Figure 5 presents a correlation heat map of the model input variables, where the Pearson correlation coefficient is used to quantify the linear relationships between variable pairs. The color intensity reflects the magnitude and direction of the correlation: red indicates strong positive correlation (close to +1.0), blue indicates strong negative correlation (close to −1.0), and grayness represents moderate or weak correlation levels.
Among the input variables, the shield tunneling parameters—such as thrust, torque, and rotation speed—exhibit moderate positive correlations with one another. In contrast, geological properties such as density, cohesion, and compression modulus show significant negative correlations with the settlement measurements. Moreover, a clear banded structure is observed between the IMF components derived from EMD and the lag features (e.g., soil lag 1 to cutter lag 3), indicating a hierarchical and temporally dependent feature relationship. High correlations among lagged settlement features suggest redundancy, justifying PCA reduction.
Meanwhile, the correlations between soil settlement, cutter settlement, and ring number are relatively weak, suggesting that surface settlement is more influenced by the interaction between soil conditions and shield operational parameters rather than being controlled solely by the ring index. This insight provides a theoretical basis for feature selection in the subsequent construction of the graph neural network model, and highlights the importance of incorporating temporal windows and localized spatial awareness mechanisms in model design.
Based on the standardized construction parameters, soil and rock properties, and EMD-derived components, PCA decomposition was conducted. The top three principal components were selected as input features to ensure a high information retention rate while significantly reducing dimensional redundancy, thereby improving model training efficiency and enhancing predictive robustness.
Figure 6a illustrates the distribution of individual explained variance and cumulative explained variance for each principal component under the operating conditions of this study. The results show that the first two components together explain approximately 60% of the total variance in the original feature set, while the first three components cumulatively explain over 75%. This indicates that a low-dimensionality representation can retain the majority of relevant information while greatly compressing input data space. These findings confirm the feasibility and effectiveness of PCA in this study and provide a solid foundation for feature simplification and generalization in subsequent modeling processes.
Figure 6b presents a three-dimensional visualization of the feature space constructed by the top three principal components, with color encoding based on the magnitude of surface settlement. A clear clustering pattern and gradient distribution can be observed: samples with higher settlement values are densely distributed within specific regions, while those with lower values appear more scattered. This well-defined spatial separation structure indicates that the principal components not only preserve critical structural features from the original data but also possess strong separability and discrimination power, making them effective in supporting accurate prediction and classification of settlement behavior.

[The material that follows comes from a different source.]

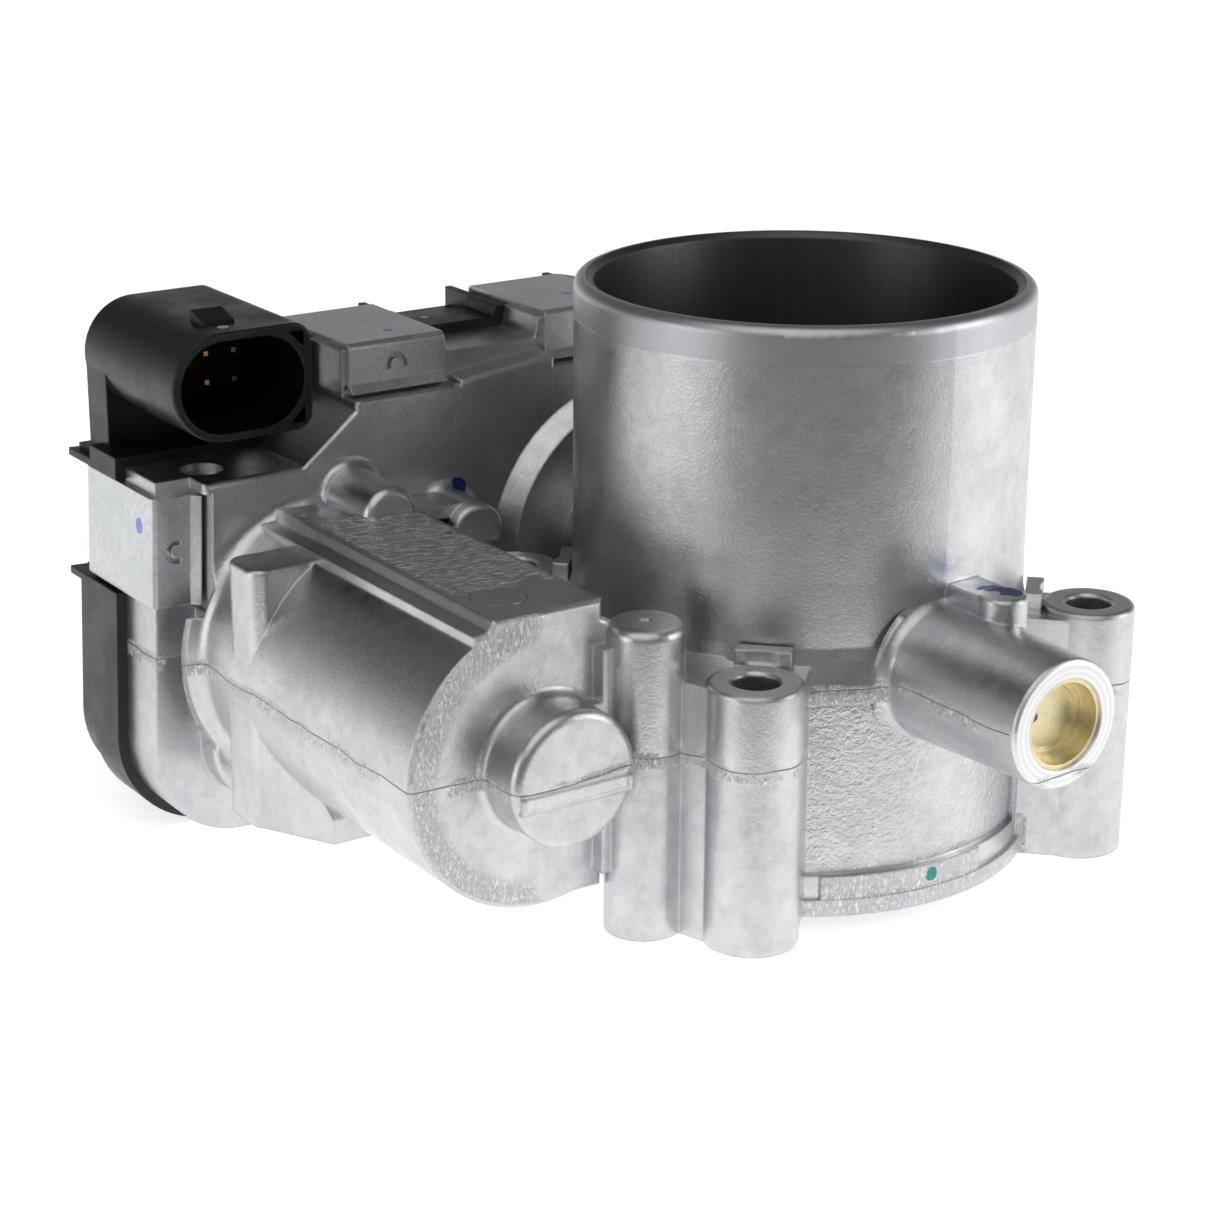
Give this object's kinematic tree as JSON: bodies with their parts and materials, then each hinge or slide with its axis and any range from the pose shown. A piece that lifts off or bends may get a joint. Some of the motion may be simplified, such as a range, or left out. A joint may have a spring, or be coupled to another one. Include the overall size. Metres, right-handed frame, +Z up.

Principal component analysis (PCA) was applied to reduce redundancy and improve robustness. Although retaining components explaining 95% of the variance would include more than six principal components, empirical validation indicated that predictive performance did not improve beyond the first three. The top three components, which together explained ~75% of the total variance, were therefore retained. This choice captures the majority of relevant information while avoiding the noise and redundancy introduced by additional components.
Through PCA-based dimensionality reduction, the overall feature dimension was compressed and the modeling burden was reduced. Moreover, the construction of a discriminative, label-informed feature space provided a reliable foundation for improving the robustness and generalization capability of the proposed GCN-SSPM model.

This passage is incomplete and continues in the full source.